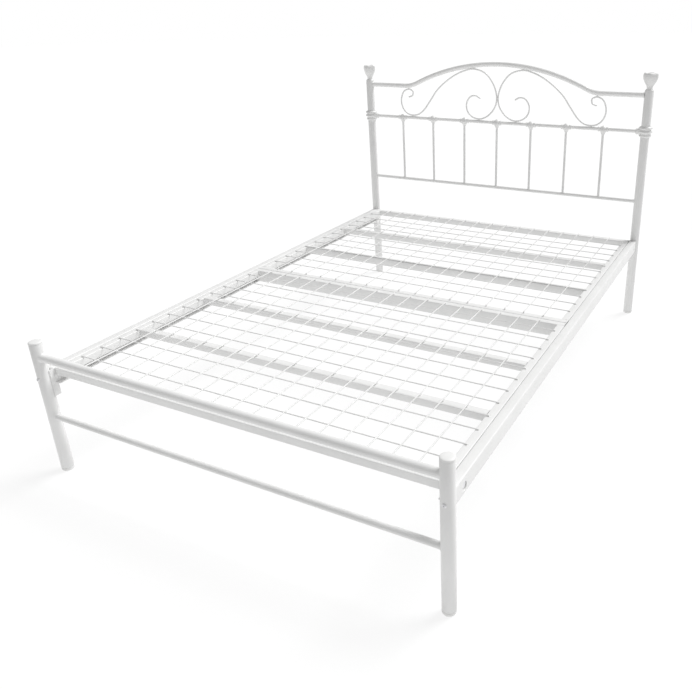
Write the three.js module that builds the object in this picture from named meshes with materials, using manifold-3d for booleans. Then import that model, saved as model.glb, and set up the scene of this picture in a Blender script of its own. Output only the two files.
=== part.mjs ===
// Double metal bed frame: scrolled headboard, low footboard, two side rails and a wire mesh
// deck in two sections. Millimetres. +Y points from the foot to the head, +X to the right of
// someone looking from the foot, +Z up. The origin is on the floor, under the middle of the bed.
import * as THREE from 'three';
import { mergeVertices } from 'three/addons/utils/BufferGeometryUtils.js';
import Module from 'manifold-3d';

const wasm = await Module();
wasm.setup();

// ---- Driving dimensions ----------------------------------------------------------------

const GAP = 0.3;                    // clearance left between touching pieces
const POST_SEGMENTS = 24;

const POST_SPACING_X = 1362;        // between post axes, across the bed
const POST_SPACING_Y = 1976;        // between post axes, foot to head
const POST_RADIUS = 19;
const POST_WALL = 1.2;
const HEAD_POST_TOP = 1010;
const FOOT_POST_TOP = 451;
const GLIDE_HEIGHT = 12;            // the part of a floor glide below the tube

const TOP_RAIL_RADIUS = 10.5;       // arched headboard rail
const TOP_RAIL_WALL = 1.2;
const TOP_RAIL_Z = 994;             // its straight ends
const ARCH_TOP_Z = 1103;            // highest point of its centre line
const ARCH_RADIUS = 962;
const ARCH_END_X = 415;             // where the arc gives way to the bend

const ROD_RADIUS = 7.5;             // headboard middle and lower rails
const MIDDLE_RAIL_Z = 844;
const LOWER_RAIL_Z = 538;
const SPINDLE_COUNT = 7;
const SPINDLE_SPACING = 166.6;
const SPINDLE_RADIUS = 5.5;
const SCROLL_RADIUS = 3.7;

const FOOT_TOP_RAIL_RADIUS = 12.7;
const FOOT_TOP_RAIL_Z = 405;
const FOOT_LOWER_RAIL_RADIUS = 9.5;
const FOOT_LOWER_RAIL_Z = 199;
const TUBE_WALL = 1.2;

const DECK_Z = 360;                 // top of the side rails and of the deck frames
const SIDE_RAIL_OUTER_X = 691;
const SIDE_RAIL_WIDTH = 29;
const SIDE_RAIL_HEIGHT = 50;
const SIDE_RAIL_WALL = 1.5;
const LIP_WIDTH = 17;               // the lip along the bottom of a side rail, towards the bed's middle
const LIP_THICKNESS = 3;
const BRACKET_DEPTH = 10;
const BRACKET_BOTTOM_Z = 269;
const BRACKET_PLATE = 3;

const BAR = 25;                     // width and height of the deck's square tube bars
const BAR_WALL = 1.2;
const JOINT_BAR_HEIGHT = 46.7;      // the two bars where the deck sections meet; they rest on the lips
const DECK_SIDE_X = 661;            // outer face of the deck's side bars
const WIRE_RADIUS = 2.3;            // to the ridges of the square-drawn wire
const WIRE_PITCH = 71.6;
const WIRE_COLUMNS = 17;
const WIRE_ROWS = 12;
const WIRE_SINK = 1.0;              // how far crossing wires are welded into each other
const WIRE_OVERLAP = 9;             // how far a wire's end lies on the bar it is welded to

const BOLT_RADIUS = 3;
const BOLT_HEAD_RADIUS = 5.5;
const BOLT_HEAD_HEIGHT = 4;
const FOOT_BOLT_Z = 336;
const HEAD_BOLT_Z = 328;
const FOOT_NUT_DEPTH = 69;          // from the post's axis to the barrel nut in the side rail
const FOOT_NUT_RADIUS = 9;
const FOOT_HOLE_RADIUS = 12.5;      // hole in the rail's outer wall, over the nut
const FOOT_HOLE_DROP = 5;           // how far that hole's middle is below the bolt
const HEAD_NUT_DEPTH = 46;
const HEAD_NUT_RADIUS = 5.5;
const HEAD_HOLE_RADIUS = 6.2;
const FINIAL_TIP_RADIUS = 31;

// ---- Places worked out from them ---------------------------------------------------------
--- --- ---
__Task requirements__
Everything from the first line of the data through the line containing "const GLIDE_HEIGHT = 12;" should be echoed exactly. Add nothing.

__In response__
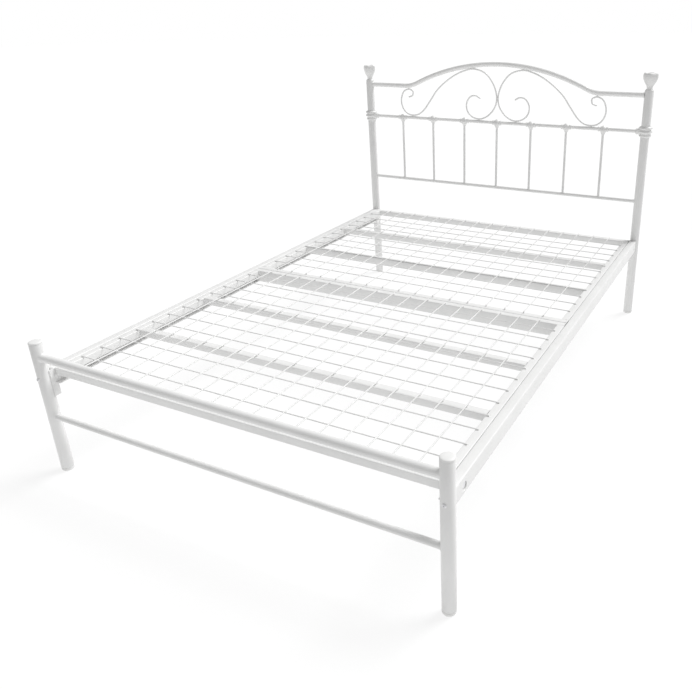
Write the three.js module that builds the object in this picture from named meshes with materials, using manifold-3d for booleans. Then import that model, saved as model.glb, and set up the scene of this picture in a Blender script of its own. Output only the two files.
=== part.mjs ===
// Double metal bed frame: scrolled headboard, low footboard, two side rails and a wire mesh
// deck in two sections. Millimetres. +Y points from the foot to the head, +X to the right of
// someone looking from the foot, +Z up. The origin is on the floor, under the middle of the bed.
import * as THREE from 'three';
import { mergeVertices } from 'three/addons/utils/BufferGeometryUtils.js';
import Module from 'manifold-3d';

const wasm = await Module();
wasm.setup();

// ---- Driving dimensions ----------------------------------------------------------------

const GAP = 0.3;                    // clearance left between touching pieces
const POST_SEGMENTS = 24;

const POST_SPACING_X = 1362;        // between post axes, across the bed
const POST_SPACING_Y = 1976;        // between post axes, foot to head
const POST_RADIUS = 19;
const POST_WALL = 1.2;
const HEAD_POST_TOP = 1010;
const FOOT_POST_TOP = 451;
const GLIDE_HEIGHT = 12;            // the part of a floor glide below the tube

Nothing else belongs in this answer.